• _EXERCISE TASK_
Write the material out again, line by line, exactly as it is.
--- BEGIN DATA EXCERPT ---
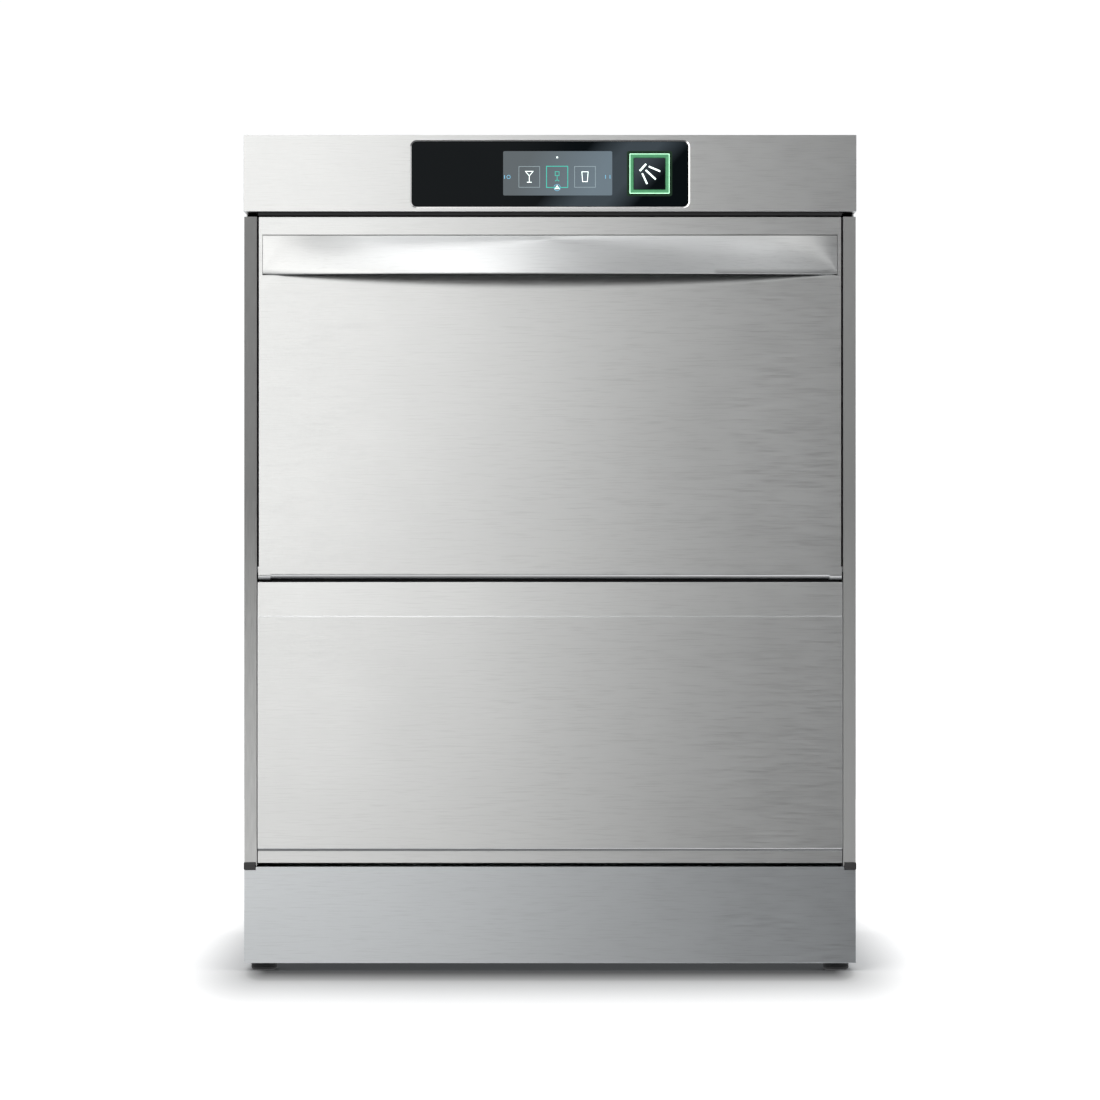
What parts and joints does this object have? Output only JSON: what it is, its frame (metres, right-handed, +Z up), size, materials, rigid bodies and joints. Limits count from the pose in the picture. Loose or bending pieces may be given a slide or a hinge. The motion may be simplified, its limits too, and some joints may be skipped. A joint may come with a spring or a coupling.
{
  "type": "glass washer machine",
  "caption": "Undercounter glass washer with drop-down door, control fascia with glass display, spray arms, wash tank, pumps and levelling feet.",
  "frame": {"origin": "on the floor, below the middle of the machine's overall box", "axes": "+Z up; the door and display face -Y; +X is to the right of someone who stands in front"},
  "size_m": [0.601, 0.603, 0.82],
  "materials": {
    "outer_steel": "fine horizontal brushing, satin",
    "inner_steel": "pressed stainless sheet, satin",
    "dark_steel": "dull zinc-nickel plated",
    "display_glass": "polished glass, printed black from behind",
    "screen": "lit touch screen",
    "green_light": "lit light guide",
    "black_plastic": "fine grain",
    "grey_plastic": "fine grain",
    "white_plastic": "satin",
    "blue_plastic": "satin",
    "rubber": "matt",
    "circuit_board": "solder mask",
    "motor_paint": "satin",
    "brass": "machined"
  },
  "bodies": {
    "cabinet": {"base_tray": "outer_steel", "side_panel_right": "outer_steel", "side_panel_left": "outer_steel", "rear_panel": "inner_steel", "top_panel": "outer_steel", "fascia": "outer_steel", "lower_front_panel": "outer_steel", "corner_clip_right": "black_plastic", "corner_clip_left": "black_plastic", "display_glass": "display_glass", "touch_screen": "screen", "button_light_ring": "green_light", "display_housing": "black_plastic", "control_board": "circuit_board", "door_seal": "rubber", "hinge_pin_right": "dark_steel", "hinge_pin_left": "dark_steel", "hinge_bracket_right": "dark_steel", "hinge_bracket_left": "dark_steel", "door_switch": "black_plastic", "wash_chamber": "inner_steel", "wash_tank": "inner_steel", "tank_heater": "dark_steel", "rack_rail_right": "inner_steel", "rack_rail_left": "inner_steel", "tank_strainer": "inner_steel", "lower_arm_column": "grey_plastic", "lower_arm_nut": "grey_plastic", "upper_arm_column": "grey_plastic", "upper_arm_nut": "grey_plastic", "pump_volute": "black_plastic", "pump_motor": "motor_paint", "wash_feed_pipe": "grey_plastic", "drain_pump": "black_plastic", "drain_hose": "rubber", "boiler": "inner_steel", "rinse_pump": "motor_paint", "rinse_hose": "rubber", "break_tank": "white_plastic", "detergent_pump": "blue_plastic", "rinse_aid_pump": "white_plastic", "inlet_valve": "brass", "electrics_box": "inner_steel", "cable_gland": "black_plastic"},
    "door": {"door_outer_panel": "outer_steel", "door_inner_panel": "inner_steel", "door_handle": "outer_steel", "door_spring_right": "dark_steel", "door_spring_left": "dark_steel"},
    "button": {"start_button": "black_plastic"},
    "wash_arm_low": {"lower_wash_arm": "blue_plastic"},
    "rinse_arm_low": {"lower_rinse_arm": "white_plastic"},
    "wash_arm_top": {"upper_wash_arm": "blue_plastic"},
    "rinse_arm_top": {"upper_rinse_arm": "white_plastic"},
    "filter": {"filter_cylinder": "inner_steel"},
    "pump_rotor": {"pump_impeller": "grey_plastic"},
    "foot_fl": {"foot_front_left": "rubber"},
    "foot_fr": {"foot_front_right": "rubber"},
    "foot_bl": {"foot_back_left": "rubber"},
    "foot_br": {"foot_back_right": "rubber"}
  },
  "joints": [
    {"name": "door_hinge", "type": "hinge", "parent": "cabinet", "child": "door", "pos_m": [0, -0.2725, 0.394], "axis": [1, 0, 0], "range_deg": [0, 90]},
    {"name": "start_button_press", "type": "slide", "parent": "cabinet", "child": "button", "axis": [0, 1, 0], "range_m": [0, 0.0015], "stiffness_N_per_m": 900, "springref_m": -0.001},
    {"name": "lower_wash_arm_spin", "type": "hinge", "parent": "cabinet", "child": "wash_arm_low", "pos_m": [0, 0, 0.3785], "axis": [0, 0, 1], "continuous": true},
    {"name": "lower_rinse_arm_spin", "type": "hinge", "parent": "cabinet", "child": "rinse_arm_low", "pos_m": [0, 0, 0.3945], "axis": [0, 0, 1], "continuous": true},
    {"name": "upper_wash_arm_spin", "type": "hinge", "parent": "cabinet", "child": "wash_arm_top", "pos_m": [0, 0, 0.7585], "axis": [0, 0, 1], "continuous": true},
    {"name": "upper_rinse_arm_spin", "type": "hinge", "parent": "cabinet", "child": "rinse_arm_top", "pos_m": [0, 0, 0.7425], "axis": [0, 0, 1], "continuous": true},
    {"name": "filter_lift", "type": "slide", "parent": "cabinet", "child": "filter", "axis": [0, 0, 1], "range_m": [0, 0.1]},
    {"name": "pump_spin", "type": "hinge", "parent": "cabinet", "child": "pump_rotor", "pos_m": [-0.095, 0.07, 0.2], "axis": [0, 0, 1], "continuous": true},
    {"name": "foot_front_left_screw", "type": "slide", "parent": "cabinet", "child": "foot_fl", "axis": [0, 0, 1], "range_m": [-0.025, 0]},
    {"name": "foot_front_right_screw", "type": "slide", "parent": "cabinet", "child": "foot_fr", "axis": [0, 0, 1], "range_m": [-0.025, 0]},
    {"name": "foot_back_left_screw", "type": "slide", "parent": "cabinet", "child": "foot_bl", "axis": [0, 0, 1], "range_m": [-0.025, 0]},
    {"name": "foot_back_right_screw", "type": "slide", "parent": "cabinet", "child": "foot_br", "axis": [0, 0, 1], "range_m": [-0.025, 0]}
  ]
}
--- END DATA EXCERPT ---
• _TASK ANSWER_
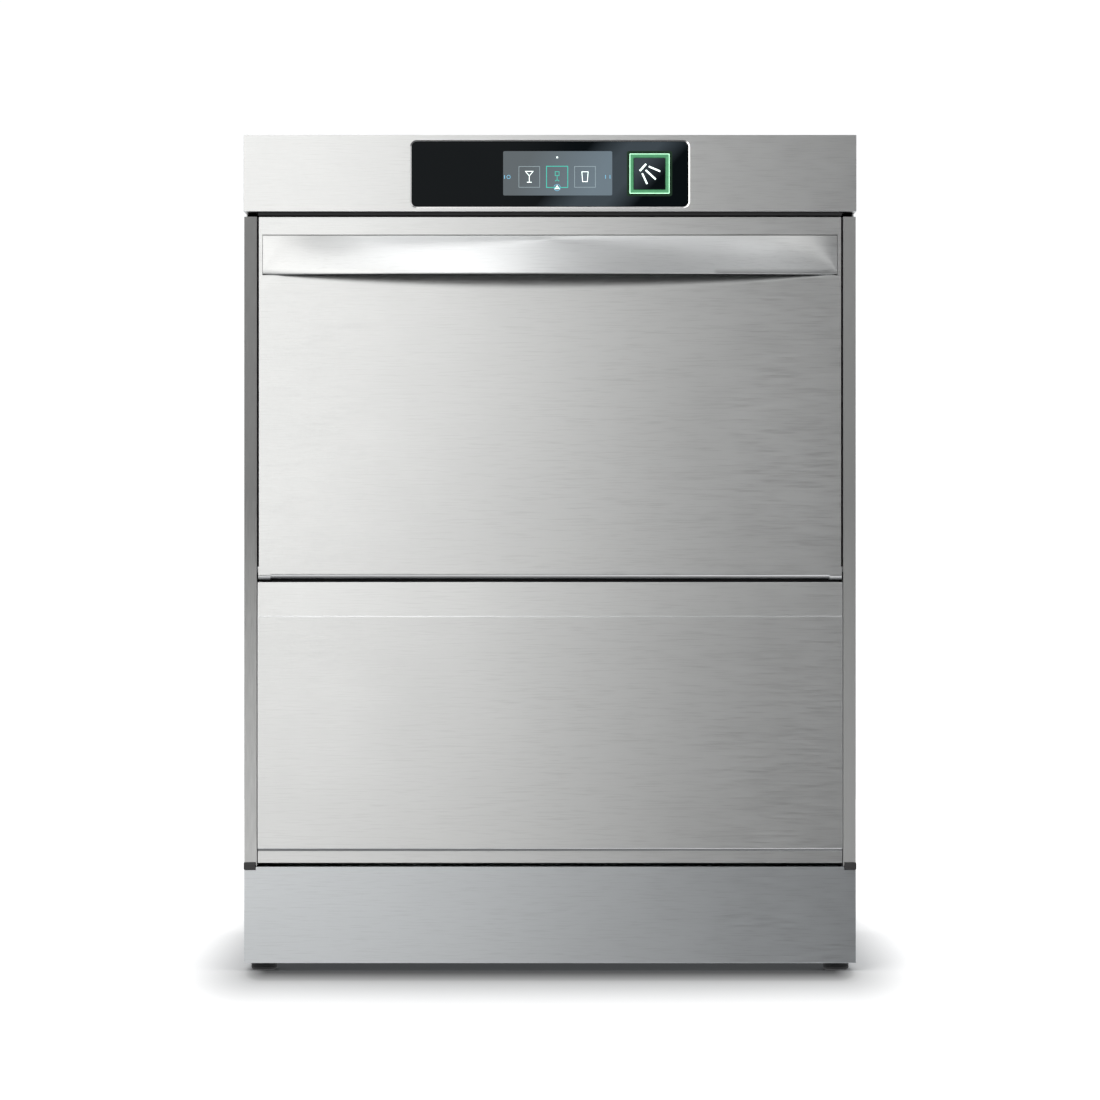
What parts and joints does this object have? Output only JSON: what it is, its frame (metres, right-handed, +Z up), size, materials, rigid bodies and joints. Limits count from the pose in the picture. Loose or bending pieces may be given a slide or a hinge. The motion may be simplified, its limits too, and some joints may be skipped. A joint may come with a spring or a coupling.
{
  "type": "glass washer machine",
  "caption": "Undercounter glass washer with drop-down door, control fascia with glass display, spray arms, wash tank, pumps and levelling feet.",
  "frame": {"origin": "on the floor, below the middle of the machine's overall box", "axes": "+Z up; the door and display face -Y; +X is to the right of someone who stands in front"},
  "size_m": [0.601, 0.603, 0.82],
  "materials": {
    "outer_steel": "fine horizontal brushing, satin",
    "inner_steel": "pressed stainless sheet, satin",
    "dark_steel": "dull zinc-nickel plated",
    "display_glass": "polished glass, printed black from behind",
    "screen": "lit touch screen",
    "green_light": "lit light guide",
    "black_plastic": "fine grain",
    "grey_plastic": "fine grain",
    "white_plastic": "satin",
    "blue_plastic": "satin",
    "rubber": "matt",
    "circuit_board": "solder mask",
    "motor_paint": "satin",
    "brass": "machined"
  },
  "bodies": {
    "cabinet": {"base_tray": "outer_steel", "side_panel_right": "outer_steel", "side_panel_left": "outer_steel", "rear_panel": "inner_steel", "top_panel": "outer_steel", "fascia": "outer_steel", "lower_front_panel": "outer_steel", "corner_clip_right": "black_plastic", "corner_clip_left": "black_plastic", "display_glass": "display_glass", "touch_screen": "screen", "button_light_ring": "green_light", "display_housing": "black_plastic", "control_board": "circuit_board", "door_seal": "rubber", "hinge_pin_right": "dark_steel", "hinge_pin_left": "dark_steel", "hinge_bracket_right": "dark_steel", "hinge_bracket_left": "dark_steel", "door_switch": "black_plastic", "wash_chamber": "inner_steel", "wash_tank": "inner_steel", "tank_heater": "dark_steel", "rack_rail_right": "inner_steel", "rack_rail_left": "inner_steel", "tank_strainer": "inner_steel", "lower_arm_column": "grey_plastic", "lower_arm_nut": "grey_plastic", "upper_arm_column": "grey_plastic", "upper_arm_nut": "grey_plastic", "pump_volute": "black_plastic", "pump_motor": "motor_paint", "wash_feed_pipe": "grey_plastic", "drain_pump": "black_plastic", "drain_hose": "rubber", "boiler": "inner_steel", "rinse_pump": "motor_paint", "rinse_hose": "rubber", "break_tank": "white_plastic", "detergent_pump": "blue_plastic", "rinse_aid_pump": "white_plastic", "inlet_valve": "brass", "electrics_box": "inner_steel", "cable_gland": "black_plastic"},
    "door": {"door_outer_panel": "outer_steel", "door_inner_panel": "inner_steel", "door_handle": "outer_steel", "door_spring_right": "dark_steel", "door_spring_left": "dark_steel"},
    "button": {"start_button": "black_plastic"},
    "wash_arm_low": {"lower_wash_arm": "blue_plastic"},
    "rinse_arm_low": {"lower_rinse_arm": "white_plastic"},
    "wash_arm_top": {"upper_wash_arm": "blue_plastic"},
    "rinse_arm_top": {"upper_rinse_arm": "white_plastic"},
    "filter": {"filter_cylinder": "inner_steel"},
    "pump_rotor": {"pump_impeller": "grey_plastic"},
    "foot_fl": {"foot_front_left": "rubber"},
    "foot_fr": {"foot_front_right": "rubber"},
    "foot_bl": {"foot_back_left": "rubber"},
    "foot_br": {"foot_back_right": "rubber"}
  },
  "joints": [
    {"name": "door_hinge", "type": "hinge", "parent": "cabinet", "child": "door", "pos_m": [0, -0.2725, 0.394], "axis": [1, 0, 0], "range_deg": [0, 90]},
    {"name": "start_button_press", "type": "slide", "parent": "cabinet", "child": "button", "axis": [0, 1, 0], "range_m": [0, 0.0015], "stiffness_N_per_m": 900, "springref_m": -0.001},
    {"name": "lower_wash_arm_spin", "type": "hinge", "parent": "cabinet", "child": "wash_arm_low", "pos_m": [0, 0, 0.3785], "axis": [0, 0, 1], "continuous": true},
    {"name": "lower_rinse_arm_spin", "type": "hinge", "parent": "cabinet", "child": "rinse_arm_low", "pos_m": [0, 0, 0.3945], "axis": [0, 0, 1], "continuous": true},
    {"name": "upper_wash_arm_spin", "type": "hinge", "parent": "cabinet", "child": "wash_arm_top", "pos_m": [0, 0, 0.7585], "axis": [0, 0, 1], "continuous": true},
    {"name": "upper_rinse_arm_spin", "type": "hinge", "parent": "cabinet", "child": "rinse_arm_top", "pos_m": [0, 0, 0.7425], "axis": [0, 0, 1], "continuous": true},
    {"name": "filter_lift", "type": "slide", "parent": "cabinet", "child": "filter", "axis": [0, 0, 1], "range_m": [0, 0.1]},
    {"name": "pump_spin", "type": "hinge", "parent": "cabinet", "child": "pump_rotor", "pos_m": [-0.095, 0.07, 0.2], "axis": [0, 0, 1], "continuous": true},
    {"name": "foot_front_left_screw", "type": "slide", "parent": "cabinet", "child": "foot_fl", "axis": [0, 0, 1], "range_m": [-0.025, 0]},
    {"name": "foot_front_right_screw", "type": "slide", "parent": "cabinet", "child": "foot_fr", "axis": [0, 0, 1], "range_m": [-0.025, 0]},
    {"name": "foot_back_left_screw", "type": "slide", "parent": "cabinet", "child": "foot_bl", "axis": [0, 0, 1], "range_m": [-0.025, 0]},
    {"name": "foot_back_right_screw", "type": "slide", "parent": "cabinet", "child": "foot_br", "axis": [0, 0, 1], "range_m": [-0.025, 0]}
  ]
}